Let’s Talk About… is a series of short publications where complex topics are discussed in an accessible and light-hearted format. Let’s Talk About… is presented as a case study of the ins and outs of the world of design for seasoned experts and newcomers alike, including those who may be undergoing the research process before engaging with an agency for future projects. With this in mind, we hope you enjoy this series of publications as much as we’ve enjoyed producing it.
What is the purpose of a logo? Is it to represent the brand’s values? Or to show the world what the brand can offer? Realistically, the answer to these last two questions is no.
A logo has one job, and one job only. Whatever happens after that is just icing on the cake. But what is that job? Simply put, a logo’s job is to visually differentiate a particular brand from others and help people identify the brand at a glance.
Is different good? Yes! But there’s such a thing as “too different”. Above all else, a logo should be appropriate to the industry and audience. Take a brand that sells cupcakes and other pastries, would it be appropriate to have a logo that looks like it belongs to a bank? Not likely.

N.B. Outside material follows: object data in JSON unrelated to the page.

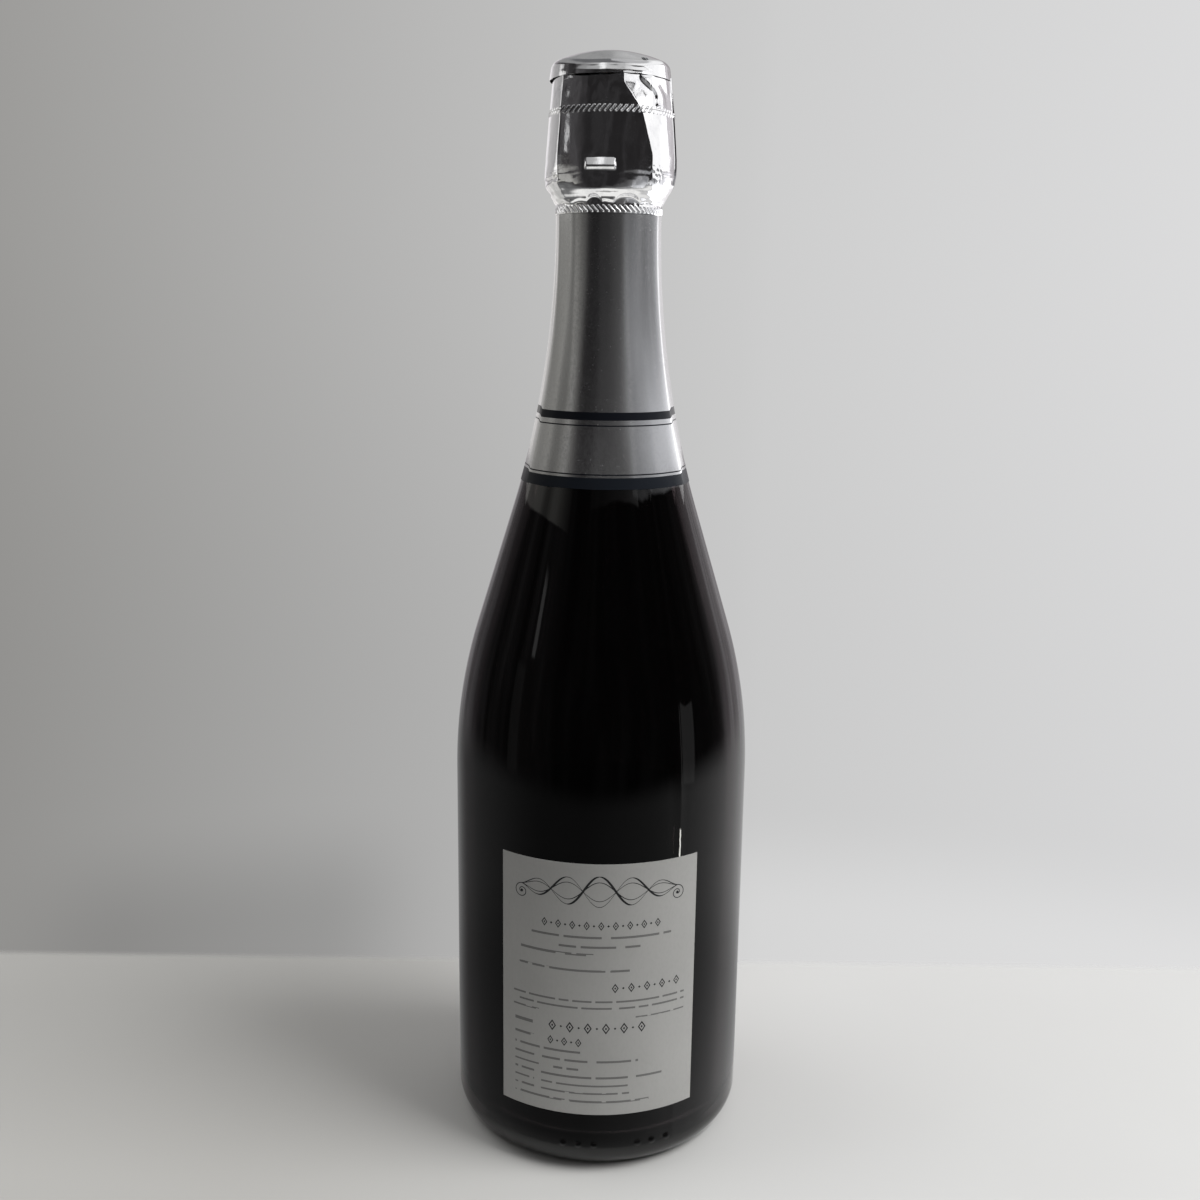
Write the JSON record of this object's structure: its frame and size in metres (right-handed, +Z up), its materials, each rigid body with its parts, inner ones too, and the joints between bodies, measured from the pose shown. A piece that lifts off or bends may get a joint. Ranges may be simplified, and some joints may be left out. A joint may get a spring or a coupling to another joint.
{
  "type": "champagne bottle",
  "caption": "Dark glass sparkling-wine bottle with a mushroom cork held by a wire cage under silver foil, a deep hollow in its base and two paper labels.",
  "frame": {"origin": "centre of the ring that the bottle stands on, on the table", "axes": "+Z up along the bottle's axis of revolution, -Y towards the pictured back label, +X to the right as pictured"},
  "size_m": [0.0886, 0.089, 0.319],
  "materials": {
    "bottle_glass": "glossy black-green glass",
    "grain_cork": "pressed cork grain",
    "disc_cork": "whole cork, fine pores",
    "cap_metal": "satin lacquered tinplate",
    "galvanised_wire": "bright zinc-coated wire",
    "bright_foil": "mirror-like crumpled silver foil",
    "satin_foil": "fine-grained satin silver foil with dark printed bands",
    "label_paper": "silver-grey satin label paper"
  },
  "bodies": {
    "bottle": {"glass_bottle": "bottle_glass", "foil_neck": "satin_foil", "back_label": "label_paper", "front_label": "label_paper"},
    "cork": {"cork_body": "grain_cork", "cork_disc_upper": "disc_cork", "cork_disc_lower": "disc_cork"},
    "wire_cage": {"metal_cap": "cap_metal", "cage_wire": "galvanised_wire", "belt_wire": "galvanised_wire"},
    "foil_cover": {"foil_top_disc": "bright_foil", "foil_hood": "bright_foil", "foil_tear_strip": "bright_foil"},
    "loop": {"twist_loop": "galvanised_wire"}
  },
  "joints": [
    {"name": "cork_pull", "type": "slide", "parent": "bottle", "child": "cork", "axis": [0, 0, 1], "range_m": [0, 0.08]},
    {"name": "cage_lift", "type": "slide", "parent": "cork", "child": "wire_cage", "axis": [0, 0, 1], "range_m": [0, 0.06], "deforming": ["cage_wire", "belt_wire"]},
    {"name": "foil_lift", "type": "slide", "parent": "wire_cage", "child": "foil_cover", "axis": [0, 0, 1], "range_m": [0, 0.12], "deforming": ["foil_tear_strip"]},
    {"name": "loop_swing", "type": "hinge", "parent": "wire_cage", "child": "loop", "pos_m": [0.0177, -0.00155, 0.28628], "axis": [0.0872, 0.9962, 0], "range_deg": [0, 100]}
  ],
  "couplings": [
    {"joint": "loop_swing", "follows": "foil_lift", "rad_per_m": 14.5}
  ]
}
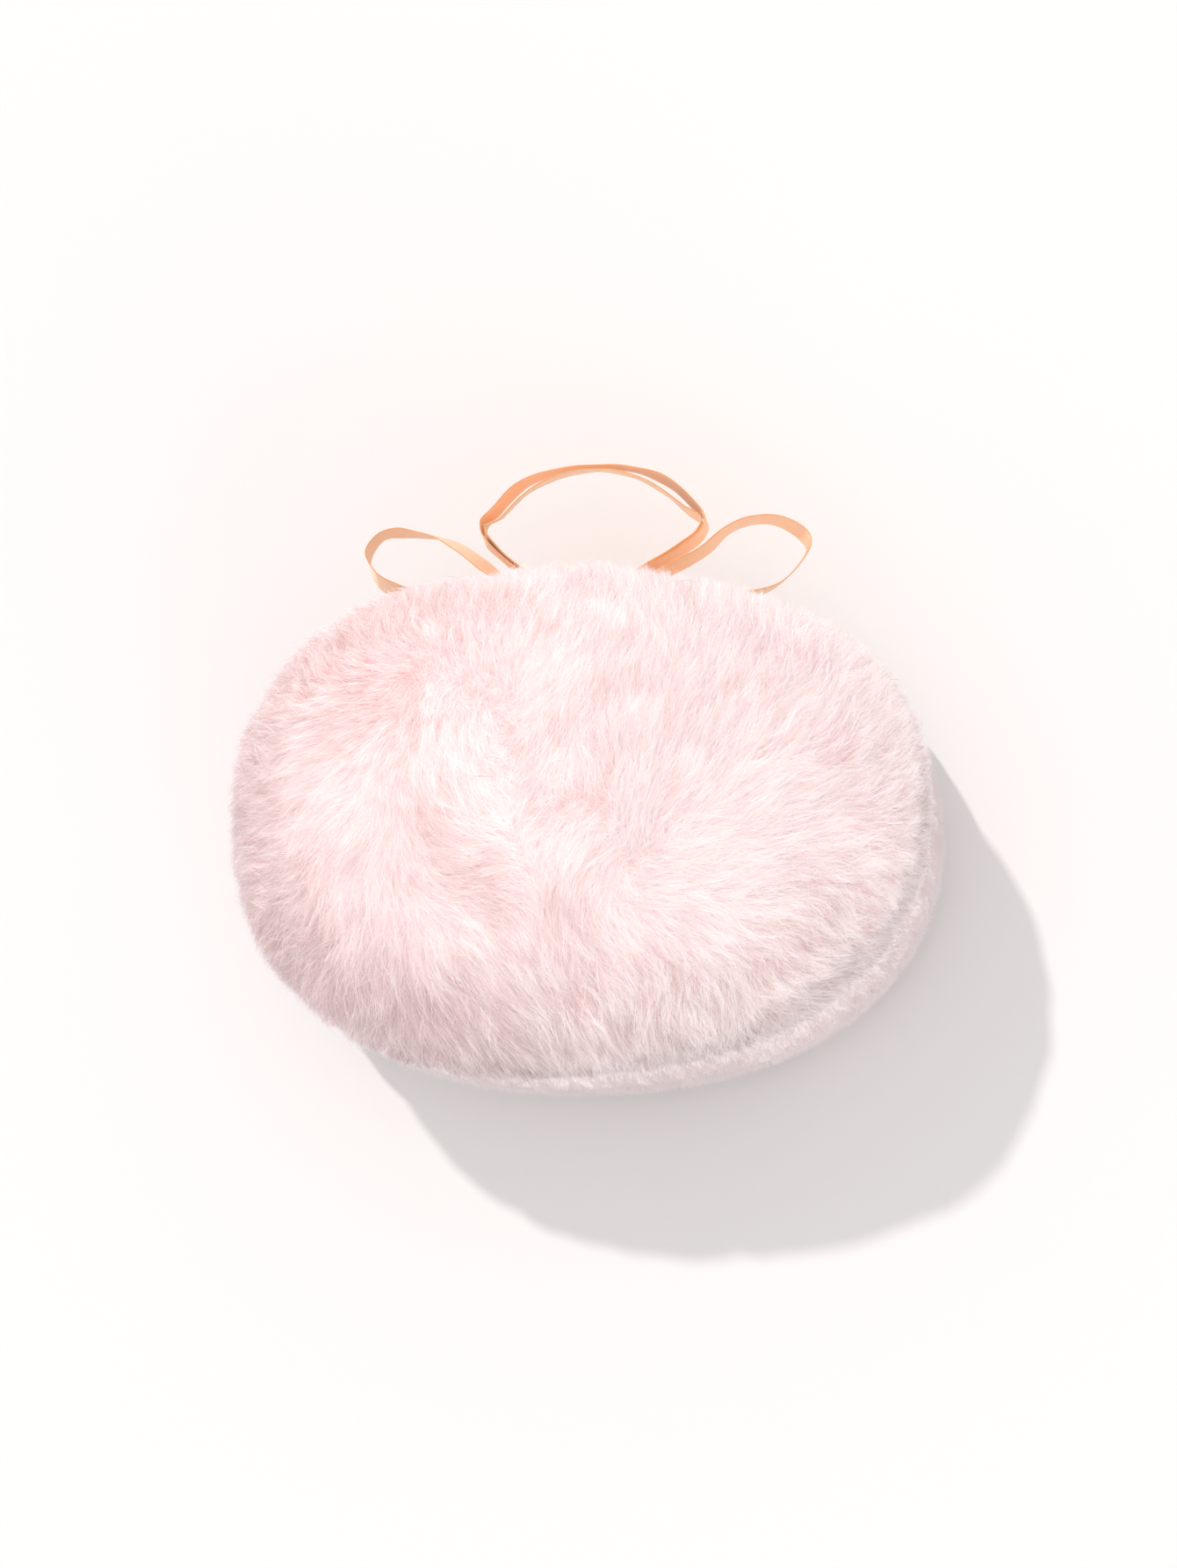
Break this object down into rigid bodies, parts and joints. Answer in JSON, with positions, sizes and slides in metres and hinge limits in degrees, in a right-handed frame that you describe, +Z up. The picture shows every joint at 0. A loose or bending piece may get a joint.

A good logo expands what is appropriate for the industry and audience, making it different, yet familiar enough. There are exceptions to this, but for the most part, familiarity creates a connection between the brand and the audience.
You could think that the logo needs to represent something related to the brand. A concept that is part of the name, the service or product, or any other element related to the brand. This is not true. A logo does not exist in a vacuum; therefore, it is not imperative that the logo represents any of these things.
Think of this example: you visit a website for a brand that sells expensive watches. Does the logo need to be a watch, or something related to time? Suppose the logo for this imaginary brand is a wordmark, this means it has no icon. Would you be able to tell what this brand does in this situation? More than likely, yes, given that the website is talking about watches and is probably inundated with images of their most prestigious watches. This is what we mean by a logo not existing in a vacuum. Everything that is presented in any marketing material will be a part of the message that is being communicated, the logo only has to identify the brand and help people tell it apart from other brands.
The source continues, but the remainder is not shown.